Data-Driven Insight and Prediction

We will develop risk prediction models to predict negative care outcomes such as mortality, increased care needs or hospitalisation. These tools have great potential to ensure the delivery of the right care to the right person in the most cost-effective way. This work package will focus around building on the rapid increase in availability of routine data and improvements in available computing power. Analysis of the new routine data will bring us to new insights into health, vulnerability and care in later life which will enable better predictions of care needs and more effectively targeted interventions.

What are our intentions?

The overall aims of this work package are:

  1. To use research survey data to explore and understand how later life trajectories of frailty, wellbeing and social participation relate to each other and are influenced by factors such as housing, wealth, income, care and neighbourhood.

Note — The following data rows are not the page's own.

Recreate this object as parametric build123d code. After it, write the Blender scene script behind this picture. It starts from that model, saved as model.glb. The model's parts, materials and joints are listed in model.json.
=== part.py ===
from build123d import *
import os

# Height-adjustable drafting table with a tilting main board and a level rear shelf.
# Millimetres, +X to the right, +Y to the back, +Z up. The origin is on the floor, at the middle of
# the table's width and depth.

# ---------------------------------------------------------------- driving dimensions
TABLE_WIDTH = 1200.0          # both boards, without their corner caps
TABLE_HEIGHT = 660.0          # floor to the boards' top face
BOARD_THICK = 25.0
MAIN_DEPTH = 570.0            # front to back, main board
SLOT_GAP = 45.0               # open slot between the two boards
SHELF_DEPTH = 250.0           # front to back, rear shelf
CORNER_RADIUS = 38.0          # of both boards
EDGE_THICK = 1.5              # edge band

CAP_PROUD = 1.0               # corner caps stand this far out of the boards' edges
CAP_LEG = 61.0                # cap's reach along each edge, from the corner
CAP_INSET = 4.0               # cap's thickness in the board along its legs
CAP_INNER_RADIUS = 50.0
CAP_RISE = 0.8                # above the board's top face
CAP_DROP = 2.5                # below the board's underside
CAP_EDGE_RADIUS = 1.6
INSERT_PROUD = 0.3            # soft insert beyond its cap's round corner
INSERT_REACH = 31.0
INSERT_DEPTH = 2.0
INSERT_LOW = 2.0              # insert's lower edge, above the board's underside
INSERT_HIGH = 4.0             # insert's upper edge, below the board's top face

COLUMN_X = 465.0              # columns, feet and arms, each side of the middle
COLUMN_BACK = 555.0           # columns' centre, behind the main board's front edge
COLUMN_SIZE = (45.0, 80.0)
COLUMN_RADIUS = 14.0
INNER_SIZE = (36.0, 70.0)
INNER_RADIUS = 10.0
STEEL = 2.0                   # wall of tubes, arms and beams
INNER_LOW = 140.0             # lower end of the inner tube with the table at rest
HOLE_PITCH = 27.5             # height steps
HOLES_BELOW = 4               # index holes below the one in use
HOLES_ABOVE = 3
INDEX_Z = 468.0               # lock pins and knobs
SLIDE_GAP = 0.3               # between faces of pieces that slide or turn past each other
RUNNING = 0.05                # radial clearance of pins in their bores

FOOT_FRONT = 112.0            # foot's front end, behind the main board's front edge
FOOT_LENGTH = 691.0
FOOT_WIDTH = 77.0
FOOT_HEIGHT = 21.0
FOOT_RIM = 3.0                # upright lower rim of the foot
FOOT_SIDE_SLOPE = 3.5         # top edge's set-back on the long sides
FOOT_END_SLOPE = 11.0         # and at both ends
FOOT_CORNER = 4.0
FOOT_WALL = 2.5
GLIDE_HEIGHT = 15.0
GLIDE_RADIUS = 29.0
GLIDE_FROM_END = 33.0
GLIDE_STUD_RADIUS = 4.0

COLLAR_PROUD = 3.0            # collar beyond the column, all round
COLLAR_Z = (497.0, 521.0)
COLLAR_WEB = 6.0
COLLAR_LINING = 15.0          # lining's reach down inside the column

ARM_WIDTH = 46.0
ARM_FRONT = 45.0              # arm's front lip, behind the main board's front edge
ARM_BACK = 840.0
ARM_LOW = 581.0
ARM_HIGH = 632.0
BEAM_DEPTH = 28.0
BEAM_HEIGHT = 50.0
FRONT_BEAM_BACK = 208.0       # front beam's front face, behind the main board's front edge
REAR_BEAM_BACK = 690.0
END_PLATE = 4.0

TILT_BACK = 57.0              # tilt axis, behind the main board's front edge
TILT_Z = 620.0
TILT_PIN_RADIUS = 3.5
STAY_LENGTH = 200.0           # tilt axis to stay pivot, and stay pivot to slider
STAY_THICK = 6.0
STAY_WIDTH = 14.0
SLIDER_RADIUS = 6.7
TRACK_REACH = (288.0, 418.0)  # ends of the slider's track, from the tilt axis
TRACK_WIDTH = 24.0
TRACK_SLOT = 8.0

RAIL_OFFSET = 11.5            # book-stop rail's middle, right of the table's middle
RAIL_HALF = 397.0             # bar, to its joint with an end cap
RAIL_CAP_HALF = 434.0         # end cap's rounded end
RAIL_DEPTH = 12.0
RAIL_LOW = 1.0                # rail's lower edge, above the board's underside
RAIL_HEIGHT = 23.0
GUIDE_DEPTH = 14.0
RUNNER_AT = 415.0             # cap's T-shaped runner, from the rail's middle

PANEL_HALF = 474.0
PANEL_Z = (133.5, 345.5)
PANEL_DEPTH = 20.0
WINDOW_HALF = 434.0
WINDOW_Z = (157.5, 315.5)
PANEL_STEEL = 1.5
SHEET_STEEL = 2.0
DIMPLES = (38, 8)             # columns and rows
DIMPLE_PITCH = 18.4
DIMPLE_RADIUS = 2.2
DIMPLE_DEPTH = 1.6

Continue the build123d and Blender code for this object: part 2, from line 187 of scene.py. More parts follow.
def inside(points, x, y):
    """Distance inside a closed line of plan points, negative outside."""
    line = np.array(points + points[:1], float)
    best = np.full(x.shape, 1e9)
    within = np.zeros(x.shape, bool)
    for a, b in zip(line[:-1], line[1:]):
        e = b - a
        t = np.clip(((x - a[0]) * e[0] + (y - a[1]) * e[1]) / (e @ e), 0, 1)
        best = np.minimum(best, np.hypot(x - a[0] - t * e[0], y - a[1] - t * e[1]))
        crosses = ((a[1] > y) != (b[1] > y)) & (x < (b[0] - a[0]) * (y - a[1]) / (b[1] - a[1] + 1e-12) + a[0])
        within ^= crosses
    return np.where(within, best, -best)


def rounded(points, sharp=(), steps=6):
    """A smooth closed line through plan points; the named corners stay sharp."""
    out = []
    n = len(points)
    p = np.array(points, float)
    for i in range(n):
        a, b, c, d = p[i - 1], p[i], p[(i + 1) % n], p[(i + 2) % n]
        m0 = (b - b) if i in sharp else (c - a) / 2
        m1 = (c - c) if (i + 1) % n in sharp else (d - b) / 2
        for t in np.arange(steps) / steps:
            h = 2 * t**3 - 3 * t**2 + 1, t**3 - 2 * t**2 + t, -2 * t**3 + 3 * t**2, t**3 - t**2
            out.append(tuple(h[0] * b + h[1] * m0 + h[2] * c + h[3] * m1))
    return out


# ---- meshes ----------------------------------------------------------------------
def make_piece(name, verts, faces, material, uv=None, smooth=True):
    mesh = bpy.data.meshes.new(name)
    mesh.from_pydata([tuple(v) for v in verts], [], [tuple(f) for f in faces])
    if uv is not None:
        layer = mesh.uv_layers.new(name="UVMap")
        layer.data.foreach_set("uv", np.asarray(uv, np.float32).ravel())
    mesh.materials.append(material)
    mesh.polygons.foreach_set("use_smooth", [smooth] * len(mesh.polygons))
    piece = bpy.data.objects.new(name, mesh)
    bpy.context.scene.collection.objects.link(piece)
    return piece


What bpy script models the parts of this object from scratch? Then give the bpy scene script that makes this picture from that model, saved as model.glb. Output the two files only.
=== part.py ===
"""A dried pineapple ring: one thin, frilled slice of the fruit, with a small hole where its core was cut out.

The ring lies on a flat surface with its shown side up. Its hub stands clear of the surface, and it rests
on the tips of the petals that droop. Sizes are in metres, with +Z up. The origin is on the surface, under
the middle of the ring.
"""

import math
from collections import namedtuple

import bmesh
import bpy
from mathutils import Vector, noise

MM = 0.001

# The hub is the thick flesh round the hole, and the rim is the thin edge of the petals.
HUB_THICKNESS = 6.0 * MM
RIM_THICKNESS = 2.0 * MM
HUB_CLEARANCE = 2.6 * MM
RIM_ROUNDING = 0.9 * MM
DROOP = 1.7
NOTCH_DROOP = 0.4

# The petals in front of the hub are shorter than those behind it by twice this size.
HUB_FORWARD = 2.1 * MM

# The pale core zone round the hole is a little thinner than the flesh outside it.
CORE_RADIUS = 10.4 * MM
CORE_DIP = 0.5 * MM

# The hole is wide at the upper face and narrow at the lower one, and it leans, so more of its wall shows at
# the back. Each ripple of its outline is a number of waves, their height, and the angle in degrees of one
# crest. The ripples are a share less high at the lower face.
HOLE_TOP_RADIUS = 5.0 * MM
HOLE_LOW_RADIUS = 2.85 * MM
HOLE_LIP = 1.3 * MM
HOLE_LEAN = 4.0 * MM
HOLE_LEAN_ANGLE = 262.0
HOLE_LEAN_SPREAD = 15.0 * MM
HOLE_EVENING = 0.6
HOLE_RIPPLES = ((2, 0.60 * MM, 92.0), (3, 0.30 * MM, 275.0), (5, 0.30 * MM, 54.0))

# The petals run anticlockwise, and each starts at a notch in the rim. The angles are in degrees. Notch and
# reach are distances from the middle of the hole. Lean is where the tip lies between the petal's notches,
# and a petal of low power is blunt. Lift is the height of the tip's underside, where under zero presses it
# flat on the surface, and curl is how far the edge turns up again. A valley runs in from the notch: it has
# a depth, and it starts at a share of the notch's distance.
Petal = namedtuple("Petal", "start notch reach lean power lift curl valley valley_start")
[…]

  2. To use routine data to develop and validate a set of risk prediction tools, drawing on a range of quantifiable factors of negative outcomes informed by the survey analysis, for use in health and social care delivery.

Why is this important?

Looking back after someone has died, it is relatively easy to see that there are several reasonably distinct routes or trajectories that individuals take on the road to death. It is much harder to predict in advance what an individual’s trajectory or outcomes will be. Risk stratification is an essential element of any complex intervention to maximise function, quality of life and independence in later life. Existing prediction tools, however, are not good enough, lacking either precision in identifying those at risk of adverse outcomes or sufficient validation for confident use in applied settings and few have been deployed as large scale interventions to improve care.

How will we achieve this?

We plan a programme of data-focused work drawing on theoretical perspectives and modelling methods from social science, epidemiology, and machine learning. There will be two strands of related work, drawing on the strengths of survey and routine data as well as statistics and machine learning. Survey data, such as the English Longitudinal Study for Ageing, provides rich detail in terms of health measures and socio-economic circumstances, while routine data has sample size, timeliness and coverage that should be used in risk prediction models to identify those individuals who require some form of intervention. Similarly, statistical techniques offer theoretically informed models, while machine learning offers flexible data-driven insight. We will adopt machine learning techniques to uncover new associations and relationships whilst validating findings using theoretically-informed statistical models.

Our expectation is that:

  1. The complementary strengths and weaknesses of data, method and theory will bring new insights to improve effectiveness of existing risk insight models that have so far been found lacking in performance and validation.
  2. We make a significant methodological contribution by combining different data and different approaches to quantitative modelling to yield stronger risk prediction models.